Here is the final recipe:


Greek Pork

  • 3.19lb pork butt (yields 1.75lbs cooked)
  • 4 teaspoons Greek seasoning (I used this recipe to make my own)
  • 1/2 cup thinly sliced onion (1 medium)
  • 1/4 cup lemon juice
  • 2 teaspoons Dijon-style mustard
  • 1 large clove garlic, minced
  • 2 cups shredded fresh spinach
  • 1 15oz can pumpkin puree
  • 10oz red bell pepper, chopped
  1. Trim fat from meat. If necessary, cut meat to fit into a 3-1/2- or 4-quart slow cooker. Sprinkle Greek seasoning evenly over meat; rub in with your fingers.

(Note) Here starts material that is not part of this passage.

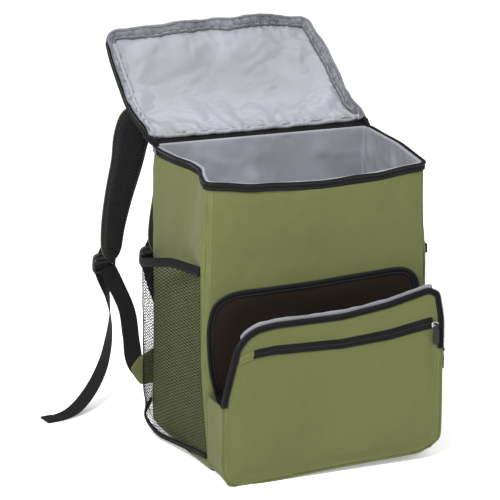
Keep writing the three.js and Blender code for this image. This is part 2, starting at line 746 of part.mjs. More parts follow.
// The net pocket: its swell away from the side wall, from the front seam to the back seam.
const netSwell = [
  { along: 0, out: 0.0, foot: 0.0 },
  { along: 0.17, out: 0.3, foot: 0.05 },
  { along: 0.33, out: 0.6, foot: 0.1 },
  { along: 0.55, out: 0.93, foot: 0.25 },
  { along: 0.72, out: 1.0, foot: 0.5 },
  { along: 0.86, out: 0.78, foot: 0.7 },
  { along: 1, out: 0.0, foot: 0.0 },
];
const netEdges = [
  { along: 0, low: 1.0, high: 1.0 },
  { along: 0.33, low: 0.7, high: 0.985 },
  { along: 0.6, low: 0.5, high: 0.935 },
  { along: 0.72, low: 0.55, high: 0.91 },
  { along: 0.86, low: 1.2, high: 0.89 },
  { along: 1, low: 1.6, high: 0.87 },
];
const netFlatShare = 0.45;
const netFootShare = 0.25;

function netPoint(sign, u, v, depth) {
  const reach = halfDepth - cornerRadius;
  const y = mix(-reach - netSeamReach, reach + netSeamReach, u);
  const low = netBottom * lookUp(netEdges, "along", "low", u);
  const high = netTop * lookUp(netEdges, "along", "high", u);
  const z = mix(low, high, v);
  const full = sign < 0 ? netBulge : netBulge * netFlatShare;
  const foot = lookUp(netSwell, "along", "foot", u);
  const lift = full * mix(foot, lookUp(netSwell, "along", "out", u), smooth(0, netFootShare, v));
  const point = soften(sign * halfWidth, y, z);
  return point.add(new THREE.Vector3(sign * (lift + depth + netStand + seamGap), 0, 0));
}

function addNetPocket(sign) {
  const name = sign < 0 ? "left" : "right";
  const place = (u, v, side) => netPoint(sign, u, v, side ? netWall : 0);
  add(`mesh_net_${name}`, blackWeb, net(place, netColumns, netRows, netHoleShare));
  const tall = netTop - netBottom;
  const gap = (2 * seamGap) / tall;
  const ends = { top: [1 + gap, 1 + gap + netBindingHeight / tall], bottom: [-gap - netHemHeight / tall, -gap] };
  for (const [edge, rows] of Object.entries(ends)) {
    const grid = (depth) => rows.map((v) => steps(netColumns).map((u) => netPoint(sign, u, v, depth)));
    add(`mesh_${edge}_binding_${name}`, blackWeb, slab(grid(netBindingWall), grid(0)));
  }
}

// A flat band along a run of points; turn is the angle of its width from X about Z, and up
// how far the width stands upright.
function band(run, widthOf, low, high, across, crown) {
  const curve = new THREE.CatmullRomCurve3(run.map((p) => new THREE.Vector3(p.x, p.y, p.z)), false, "centripetal");
  const grid = (side) => steps((run.length - 1) * 2).map((t) => {
    const place = curve.getPoint(t);
    const ahead = curve.getTangent(t);
    const row = t * (run.length - 1);
    const read = (key) => mix(run[Math.floor(row)][key] ?? 0, run[Math.ceil(row)][key] ?? 0, row % 1);
    const turn = (read("turn") * Math.PI) / 180;
    const up = read("up");
    const width = new THREE.Vector3(Math.cos(turn) * (1 - up), Math.sin(turn) * (1 - up), up);
    width.addScaledVector(ahead, -width.dot(ahead)).normalize();
    const normal = width.clone().cross(ahead).normalize();
    return across.map((k) => {
      const lift = side - Math.sign(side - (low + high) / 2) * crown * Math.abs(k) ** 3;
      return place.clone().addScaledVector(width, (k * widthOf(t)) / 2).addScaledVector(normal, lift);
    });
  });
  return slab(grid(high), grid(low));
}

// The run of each shoulder strap behind the back wall, as shares of the half width, the depth and
// the rim's height.
const strapRuns = {
  left: [
    { x: -0.267, y: 0.017, z: 0.823, turn: 0 },
    { x: -0.28, y: 0.024, z: 0.897, turn: 0 },
    { x: -0.36, y: 0.136, z: 0.971, turn: -4 },
    { x: -0.533, y: 0.32, z: 1.005, turn: -8 },
    { x: -0.693, y: 0.476, z: 1.037, turn: -8 },
    { x: -0.813, y: 0.587, z: 1.018, turn: -6 },
    { x: -0.893, y: 0.621, z: 0.945, turn: 0 },
    { x: -0.947, y: 0.602, z: 0.858, turn: 4 },
    { x: -1.053, y: 0.553, z: 0.739, turn: 6 },
    { x: -1.133, y: 0.51, z: 0.62, turn: 8 },
    { x: -1.16, y: 0.485, z: 0.517, turn: 8 },
  ],
  right: [
    { x: 0.267, y: 0.017, z: 0.823, turn: 0 },
    { x: 0.247, y: 0.024, z: 0.897, turn: 0 },
    { x: 0.147, y: 0.136, z: 0.971, turn: -4 },
    { x: -0.04, y: 0.32, z: 1.005, turn: -8 },
    { x: -0.213, y: 0.476, z: 1.037, turn: -8 },
    { x: -0.36, y: 0.587, z: 1.018, turn: -6 },
    { x: -0.453, y: 0.621, z: 0.945, turn: 0 },
    { x: -0.52, y: 0.602, z: 0.858, turn: 4 },
    { x: -0.627, y: 0.553, z: 0.739, turn: 6 },
    { x: -0.733, y: 0.51, z: 0.62, turn: 8 },
    { x: -0.773, y: 0.485, z: 0.528, turn: 8 },
  ],
};
const strapWidths = [
  { along: 0, width: 0.89 },
  { along: 0.25, width: 1 },
  { along: 0.55, width: 0.96 },
  { along: 0.8, width: 0.71 },
  { along: 0.94, width: 0.5 },
  { along: 1, width: 0.25 },
];
const strapAcross = [-1, -0.6, 0.6, 1];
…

Place onion and red bell pepper in cooker. Top with meat and sprinkle with lemon juice. Add in pumpkin puree
  2. Cover and cook on low-heat setting for 8 to 10 hours or on high-heat setting for 4 to 5 hours.
  3. Meanwhile, in a small bowl combine mustard, and garlic. Cover and chill until needed.
  4. Remove meat and vegetables from cooker. Using two forks, pull meat apart into shreds. If necessary, skim fat from cooking liquid. Return meat and onion to liquid in cooker; stir to moisten. Serve over brown rice.